Does anyone here offer hydro-seeding services? I realize every area is different, but do you have a lot of competition in your area? Do you think this is a good avenue of expansion and do you find it to be more profitable than other services? What would be a good machine to start out with? I have a landscaping business right now and I'm looking for different ways to expand. Any information is greatly appreciated!

Thanks in advance,
Nick


----------



## BreyerConstruct (May 22, 2006)

While I don't know a lot, look around for info on blowing mulch & seed & topsoil. A local company I used to know would custom blend topsoil with organic fert. & seed, then blow it out on the yard with a big truck/vac-type setup. Very cool idea. 
Instead of painting the seed on the ground, it's already planted & has a better chance of germination, and if it's with a builder who's stripped off the topsoil, it could be nice.

My .02

~Matt


----------



## rino1494 (Jan 31, 2006)

We are looking to purchase a hydroseeder in the near future. There aren't too many companies around that has them. I am guessing that is because they are expensive. Around here, landscapers waster their money on pick-ups and 1 ton dumps. I did talk to one landscaper that has a Finn 800 gallon. He said that he bought it 3 yrs ago and it was do or die. He said that it was the best investment he has done. He has gotten alot more work since he started hydroseeding.

Depending on the size of the projects determines the size of your seeder. You don't want to go too small because you will spend too much time refilling your tank. You also don't want to go to big, because of cost and manueverability. For the average lawn, a 800 gallon would be ideal. I just got a price quote from a Finn salesman for a T90 and it was $38,621.


----------



## LNG24 (Oct 30, 2005)

My friend in the landscaping biz bought a Hydroseeder a couple of years ago. She has done great with it. Picked up a number of Large landscape projects where hydroseeding was required and a number where they were not but liked the idea. Everyone subs out the Hydroseeding to her now. Even her competition in the landscape busiess. :thumbup:

It is still rarly used in residential applications, but thats where she is capitalizing on it. She gerts a great share of the commercial market as no one else has one in the local area.


----------



## backhoe1 (Mar 30, 2007)

Around here basically only DOT or state gov't jobs use hydromulch.
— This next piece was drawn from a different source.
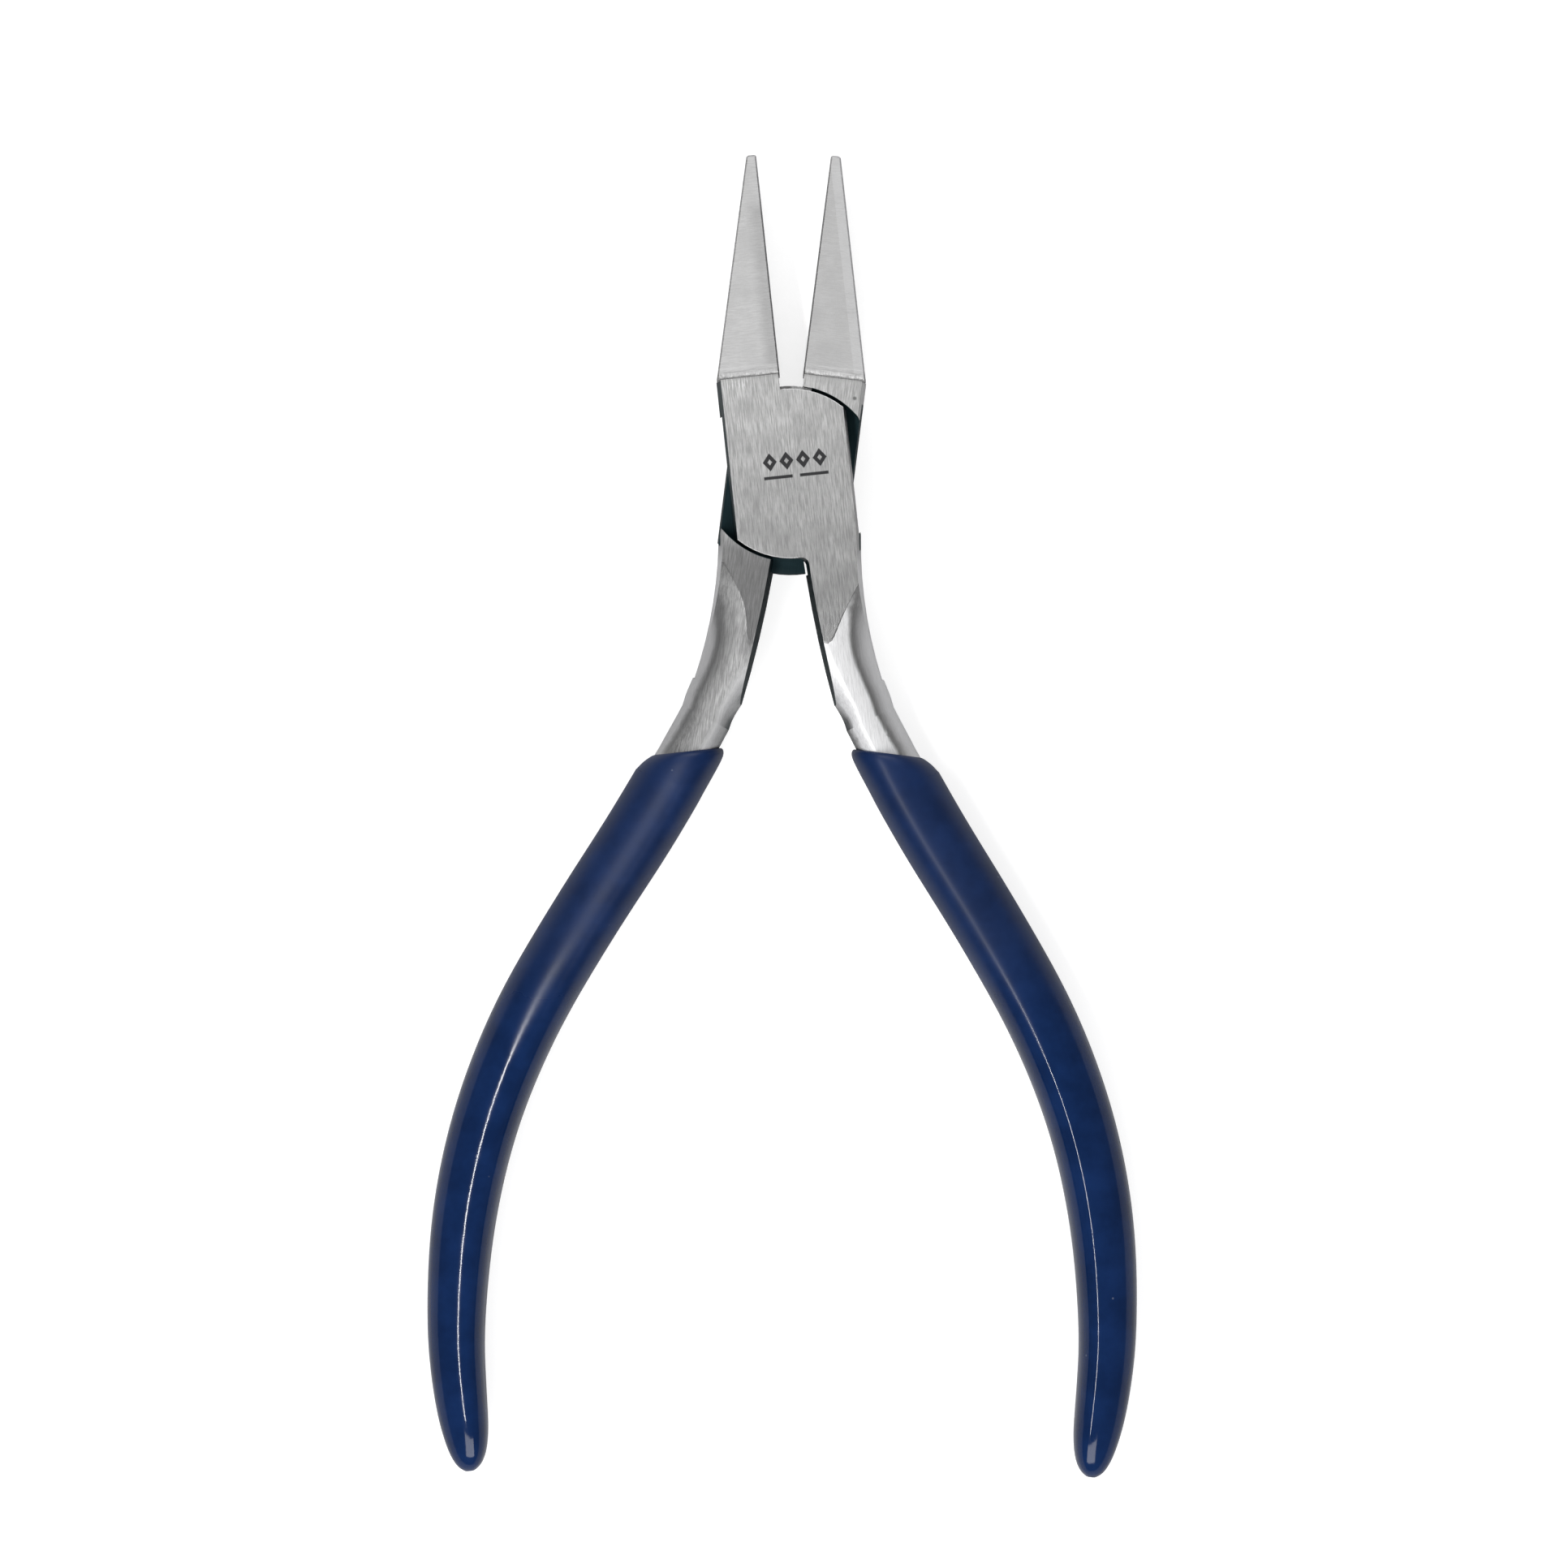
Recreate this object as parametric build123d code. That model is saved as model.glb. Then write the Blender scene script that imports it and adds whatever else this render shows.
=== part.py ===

If you relied on it to make a living you would probably go hungry. With that said, my dads ldscp co has had one for 10+ yrs now and gets alot of the work due to lack of competition. we have found that a smaller machine w/ tender truck (dump truck w/ 1000 gal. tank slid in) works pretty well to keep machine working even while tank is being filled. btw he has a Turfmaker 325?


----------



## rikanit (Nov 28, 2005)

Make sure you have the prep work covered. Either be prepared to do it yourself or have a reliable sub lined up. 

I would go with mechanical agitatation over jet unless you are only going after small residential lawns which you know will receive regular irrigation after application. A lot of DOT and municipal jobs are spec'd out with heavier slurries only a mechanical unit could handle. Finn is a good machine. The T-90 is a good starter size. Or possibly a T-60 with a nurse tank set up. Turf Maker has a decent unit from what I hear as well. Having supplier and dealer support close by is imperative. 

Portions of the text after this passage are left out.